I do have compassion and understand that if merely associating with someone with a "low social credit" brings your own credit score down, that based on if people do indeed know and are quiet about not talking negatively about government, then they may be doing so to protect themselves. They won't however know then if they distance themselves from these people what happens to them, if they are taken off in trains to "rehabilitation camps" for "rehabilitation" or murder.


> restriction of the right of movement on "unsocial behavior/associations"

denying someone's access to tax funded public transport (airports/train stations in this case) as a result of his/her refusal to pay tax is now considered as "restriction of the right of movement"?

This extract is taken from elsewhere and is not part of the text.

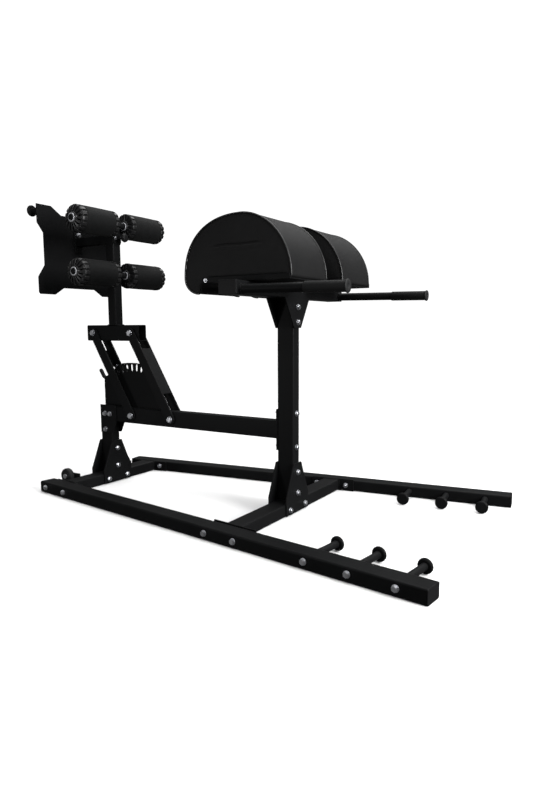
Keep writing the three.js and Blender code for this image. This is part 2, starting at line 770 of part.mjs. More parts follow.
// A link: two flat bars outside the beam, joined by a web plate at one edge
function link(webSide, webStart, webEnd) {
  const half = linkWidth / 2;
  const outline = [
    ...arc(0, 0, half, Math.PI, 2 * Math.PI, endSteps),
    ...arc(0, linkLength, half, 0, Math.PI, endSteps),
  ];
  const holes = [0, linkLength].map((z) => circle(0, z, pivotPin + 2 * pinPlay, rodSides));
  const bars = [
    prism("y", outline, -linkOuter, -linkInner, holes),
    prism("y", outline, linkInner, linkOuter, holes),
  ];
  const middle = webSide * (half - webThick / 2);
  const webOutline = rectangle(middle, (webStart + webEnd) / 2, webThick, webEnd - webStart);
  return join(...bars, prism("y", webOutline, -linkInner - weld, linkInner + weld));
}

function addLinks() {
  const housing = prism("y", circle(pinOffsetX, pinOffsetZ, selectorHousing, rodSides), linkInner, linkOuter + selectorHousingOut);
  const bore = prism("y", circle(pinOffsetX, pinOffsetZ, selectorPin + 2 * pinPlay, pinSides), 0, linkOuter + selectorHousingOut + overrun);
  const rear = cut(link(-1, rearWebStart, rearWebEnd).add(solidOf(housing)), bore);
  add(rearLinkFrame, "rear_link", rear, frameBlack);
  add(frontLinkFrame, "front_link", link(1, frontWebStart, frontWebEnd), frameBlack);
}

// The four pivot bolts, each with a head and a nut outside the links
function addPivotBolts() {
  const seat = linkOuter + pivotWasherGap;
  const end = seat + pivotHeadThick;
  const profile = [
    [0, -end],
    [pivotHead / 2, -end],
    [pivotHead / 2, -seat],
    [pivotPin / 2, -seat],
    [pivotPin / 2, seat],
    [pivotHead / 2, seat],
    [pivotHead / 2, end],
    [0, end],
  ];
  const places = {
    lower_rear: [rearPivotX, pivotHeight],
    lower_front: [rearPivotX + pivotSpacing, pivotHeight],
    upper_rear: [upperPivotX, upperPivotZ],
    upper_front: [upperPivotX + pivotSpacing, upperPivotZ],
  };
  for (const [name, [x, z]] of Object.entries(places)) {
    add(machine, `pivot_bolt_${name}`, moved(turned("y", profile, pinSides), x, 0, z), zincSteel);
  }
}

// The post's own frame has its origin midway between the two upper pivots
const footFrame = new THREE.Group();
footFrame.position.set(footPostX, 0, upperPivotZ);
machine.add(footFrame);
const axleHeights = [axleLowHeight, axleLowHeight + axlePitch];
const axleX = tubeShort / 2 + axleDiameter / 2 - axleSunk;

function addFootFrame() {
  const half = footBracketLong / 2;
  const top = tubeLong / 2;
  const bracket = tube("x", 0, 0, tubeShort, tubeLong, tubeWall, tubeCorner, -half, half);
  const post = tube("z", 0, 0, tubeShort, tubeShort, tubeWall, tubeCorner, top - weld, top + footPostHigh);
  const sleeve = prism("x", rectangle(0, slideHeight, tubeShort, tubeShort), -tubeShort / 2 - sleeveBehindPost, tubeShort / 2 - fit);
  const axles = axleHeights.map((z) => prism("y", circle(axleX, z, axleDiameter, rodSides), -axleHalf, axleHalf));
  const channel = slideTube + 2 * slidePlay;
  const slideBore = prism("x", rectangle(0, slideHeight, channel, channel), -tubeShort - sleeveBehindPost, tubeShort);
  const pivots = [-1, 1].map((end) => pivotBore((end * pivotSpacing) / 2, 0));
  add(footFrame, "foot_frame", cut(join(bracket, post, sleeve, ...axles), slideBore, ...pivots), frameBlack);
}

// A roller: a foam sleeve on a plastic hub whose outer cap carries radial fins
function hubSolid() {
  const bore = (axleDiameter + hubBoreGap) / 2;
  const [core, face, rim] = [hubDiameter / 2, capFaceDiameter / 2, capDiameter / 2];
  const inner = rollerInner - fit;
  const outer = rollerInner + rollerLength + fit;
  const core1 = [
    [bore, inner - capInnerDeep],
    [face, inner - capInnerDeep],
    [face, inner - capPlateThick],
    [rim, inner - capPlateThick],
    [rim, inner],
    [core, inner],
    [core, outer],
    [rim, outer],
    [rim, outer + capPlateThick],
    [face, outer + capPlateThick],
    [face, outer + capOuterDeep],
    [bore, outer + capOuterDeep],
    [bore, inner - capInnerDeep],
  ];
  const fins = [];
  for (let i = 0; i < capFinCount; i++) {
    const angle = (2 * Math.PI * i) / capFinCount;
    const finOutline = rectangle((face + rim) / 2, 0, rim - face + 2 * weld, capFinThick);
    fins.push(prism("y", finOutline, outer + weld, outer + capOuterDeep - 2 * weld).rotateY(angle));
  }
  const blank = turned("y", core1, rollerSides);
  const round = prism("y", circle(0, 0, capDiameter, rollerSides), inner - capInnerDeep, outer + capOuterDeep);
  return join(blank, ...fins).intersect(solidOf(round));
}

function foamProfile() {
  const [hole, skin] = [hubDiameter / 2 + fit, rollerDiameter / 2];
  const [inner, outer] = [rollerInner, rollerInner + rollerLength];
  return [
    [hole, inner],
    [skin - rollerRound, inner],
    ...arc(skin - rollerRound, inner + rollerRound, rollerRound, -Math.PI / 2, 0, cornerSteps).slice(1),
    ...arc(skin - rollerRound, outer - rollerRound, rollerRound, 0, Math.PI / 2, cornerSteps),
    [hole, outer],
    [hole, inner],
  ];
}

function addRollers() {
  const hub = geometryOf(hubSolid());
  const hubTurned = hub.clone().rotateZ(Math.PI);
  const levels = { lower: axleHeights[0], upper: axleHeights[1] };
  for (const [level, z] of Object.entries(levels)) {
    for (const name of Object.keys(sides)) {
      const foam = turned("y", towards(sides[name], foamProfile()), rollerSides);
      add(footFrame, `roller_foam_${level}_${name}`, moved(foam, axleX, 0, z), foamBlack);
      const spool = sides[name] > 0 ? hub : hubTurned;
      add(footFrame, `roller_hub_${level}_${name}`, moved(spool, axleX, 0, z), plasticBlack);
    }
  }
}

// The foot plate, its slide through the post and the knob at the slide's front end
const slideFrame = new THREE.Group();
slideFrame.position.set(0, 0, slideHeight);
footFrame.add(slideFrame);
const stopX = tubeShort / 2 + fit;

function addSlide() {
  const plateFront = -plateBehindPost;
  const flangeStart = plateFront + fit;
  const flangeEnd = flangeStart + slideFlangeThick;
  const inside = rectangle(0, 0, slideTube - 2 * slideWall, slideTube - 2 * slideWall);
  const bolts = [-1, 1].map((end) => circle(0, end * slideFlangeBolt, boltHole, holeSides));
  const flange = prism("x", rectangle(0, 0, slideFlangeWide, slideFlangeHigh), flangeStart, flangeEnd, [inside, ...bolts]);
  const run = prism("x", rectangle(0, 0, slideTube, slideTube), flangeEnd - weld, stopX + weld, [inside]);
  const stopHole = circle(0, 0, knobStem + 2 * pinPlay, pinSides);
  const stop = prism("x", roundRectangle(0, 0, slideStop, slideStop, tubeCorner), stopX, stopX + slideStopThick, [stopHole]);
  add(slideFrame, "slide_tube", join(flange, run, stop), frameBlack);
  const stopFace = stopX + slideStopThick;
  const knobFoot = stopFace + knobStart;
  const knobEnd = knobFoot + knobLong;
  const crown = knobLong / 3;
  const knob = turned(
    "x",
    [
      [0, stopFace - knobStemInside],
      [knobStem / 2, stopFace - knobStemInside],
      [knobStem / 2, knobFoot],
      [knobNeck / 2, knobFoot],
      [knobNeck / 2, knobFoot + crown / 2],
      [knobDiameter / 2, knobFoot + crown],
      [knobDiameter / 2, knobEnd - crown],
      [knobDiameter / 2 - crown / 2, knobEnd - crown / 4],
      [0, knobEnd],
    ],
    rodSides,
  );
  add(slideFrame, "clamp_knob", knob, plasticBlack);
}

function addFootPlate() {
  const right = [
    [footPlateNotchHalf, -footPlateNotchBottom],
    [footPlateBottomHalf, -footPlateBottom],
    [footPlateHalf - footPlateChamfer, -footPlateBottom],
    [footPlateHalf, -footPlateChamferBottom],
    [footPlateHalf, -footPlateLobeTop],
    [footPlateWaistHalf, -footPlateWaistBottom],
    [footPlateWaistHalf, footPlateWaistTop],
    [footPlateEarHalf, footPlateEarBottom],
    [footPlateEarHalf, footPlateTop],
    [footPlateTopHalf, footPlateTop],
    [footPlateNotchHalf, footPlateNotchTop],
  ];
  const left = right.map(([y, z]) => [-y, z]).reverse();
  const bolts = [-1, 1].map((end) => circle(0, end * slideFlangeBolt, boltHole, holeSides));
  const front = -plateBehindPost;
  const plate = prism("x", [...right, ...left], front - footPlateThick, front, bolts);
  add(slideFrame, "foot_plate", plate, frameBlack);
  const z = footPlateTop - footPegDrop;
  for (const name of Object.keys(sides)) {
    const peg = turned("x", mirrored(pegProfile(footPegReach)), rodSides);
    add(slideFrame, `foot_peg_${name}`, moved(peg, front - footPlateThick, sides[name] * footPegOut, z), frameBlack);
  }
}

// The selector plate on the beam, and the pin on the rear link that drops into its slots
function slotOutline(angle) {
  const half = slotWide / 2;
  const run = slotLong / 2 - half;
  const ends = [
    ...arc(0, slotRadius + run, half, 0, Math.PI, endSteps / 2),
    ...arc(0, slotRadius - run, half, Math.PI, 2 * Math.PI, endSteps / 2),
  ];
  const [c, s] = [Math.cos(angle), Math.sin(angle)];
  return ends.map(([x, z]) => [rearPivotX + x * c - z * s, pivotHeight + x * s + z * c]);
}

function addSelectorPlate() {
  const foot = beamUnderside + beamHigh + fit;
  const rear = rearPivotX - selectorRear;
  const centreX = rearPivotX - selectorArchBack;
  const centreZ = pivotHeight - selectorArchDepth;
  const angleAt = (x) => Math.acos((x - centreX) / selectorArchRadius);
  const [start, end] = [angleAt(rearPivotX - selectorArchStart), angleAt(rearPivotX + selectorArchEnd)];
  const outline = [
    [rear, foot],
    [rearPivotX + selectorFront, foot],
    ...arc(centreX, centreZ, selectorArchRadius, end, start, archSteps),
    [rear, pivotHeight + selectorRearHigh],
  ];
  const first = linkLean - selectorPinLead;
  const slots = Array.from({ length: slotCount }, (_, i) => slotOutline(THREE.MathUtils.degToRad(first - i * slotPitch)));
  add(machine, "selector_plate", prism("y", outline, -selectorThick / 2, selectorThick / 2, slots), frameBlack);
}

function addSelectorPin() {
  const nose = selectorThick / 2 + selectorNoseGap;
  const handleY = linkOuter + selectorHousingOut + selectorHandleOut;
  const pin = moved(prism("y", circle(0, 0, selectorPin, pinSides), nose, handleY), pinOffsetX, 0, pinOffsetZ);
  const upright = new THREE.Group();
  upright.position.set(pinOffsetX, 0, pinOffsetZ);
  upright.rotation.y = lean;
  upright.updateMatrix();
  const route = new THREE.CatmullRomCurve3([
    new THREE.Vector3(selectorHandle / 2, handleY, 0),
    new THREE.Vector3(-selectorHandleBack / 2, handleY, -selectorHandleDrop),
    new THREE.Vector3(-selectorHandleBack, handleY, -selectorHandleDrop),
    new THREE.Vector3(-selectorHandleBack - selectorTipBack, handleY, selectorTipRise - selectorHandleDrop),
  ]);
  const section = new THREE.Shape(circle(0, 0, selectorHandle, holeSides).map(([x, y]) => new THREE.Vector2(x, y)));
  const rod = new THREE.ExtrudeGeometry(section, { steps: rodSteps, bevelEnabled: false, extrudePath: route });
  const tip = new THREE.SphereGeometry(selectorHandle / 2, holeSides, endSteps);
  const tipPlace = route.getPoint(1);
  const handle = [rod, moved(tip, tipPlace.x, tipPlace.y, tipPlace.z)];
  const turnedHandle = handle.map((piece) => piece.applyMatrix4(upright.matrix));
  add(rearLinkFrame, "selector_pin", join(pin, ...turnedHandle), zincSteel);
}

for (const name of Object.keys(sides)) {
  addRail(name);
  addBandPegs(name);
  addWheel(name);
}
addCrossMembers();
addPosts();
addBeam();
addGussets();
addTailPlates();
addHandles();
addPads();
addLinks();
addPivotBolts();
addFootFrame();
addRollers();
addSlide();
addFootPlate();
addSelectorPlate();
addSelectorPin();

export default machine;
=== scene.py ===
"""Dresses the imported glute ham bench: coated steel, zinc bolts, stitched hip pads, foam rollers
and a plain studio. Lengths are in metres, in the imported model's own frame."""
import json
import math

import bmesh
import bpy
from bpy.props import FloatProperty, FloatVectorProperty, IntProperty, PointerProperty
from bpy.types import Operator, Panel, PropertyGroup
from mathutils import Matrix, Vector
from mathutils.bvhtree import BVHTree
from mathutils.kdtree import KDTree

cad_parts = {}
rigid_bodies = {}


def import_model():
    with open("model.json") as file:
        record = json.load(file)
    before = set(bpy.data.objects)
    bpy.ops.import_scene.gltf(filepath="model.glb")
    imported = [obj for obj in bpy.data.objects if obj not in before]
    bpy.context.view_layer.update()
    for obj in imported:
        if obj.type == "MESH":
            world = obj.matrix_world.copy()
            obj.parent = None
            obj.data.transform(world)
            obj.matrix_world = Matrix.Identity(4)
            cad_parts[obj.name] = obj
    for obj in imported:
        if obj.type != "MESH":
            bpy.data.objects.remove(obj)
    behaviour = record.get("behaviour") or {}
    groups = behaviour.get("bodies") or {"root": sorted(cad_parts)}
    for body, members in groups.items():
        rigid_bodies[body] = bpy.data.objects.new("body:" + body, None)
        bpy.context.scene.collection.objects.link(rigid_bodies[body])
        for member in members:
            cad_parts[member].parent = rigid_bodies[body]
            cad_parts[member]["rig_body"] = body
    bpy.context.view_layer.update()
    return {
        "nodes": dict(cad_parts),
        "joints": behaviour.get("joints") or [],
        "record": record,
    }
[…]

The score takes more into account than just taxes. Plus usually tax problems in the US only become criminal if you refuse to rectify them.

Also while it is china we are talking about, the bulk of those are plane ticket, and the some of it probably privatized with government over site. Not exactly public funded. caveat being I don't entirely know how this structured in china and could entirely be publicly funded.

Like this is government literally saying you can't purchase the means to travel. I am not sure how that is not interfering with freedom of movement.

if it was you can't use public funded plains and trains that might be little different.

Still a lot the things this score considers should never be in the purview of any government.


> Like this is government literally saying you can't purchase the means to travel. I am not sure how that is not interfering with freedom of movement.

No, they never stop you from walking/riding a bicycle/driving your own car/hiring a taxi/swim across the ocean.


Generally, buying a plane ticket is the same category as a taxi.

This also like saying can't buy/rent a car/bike.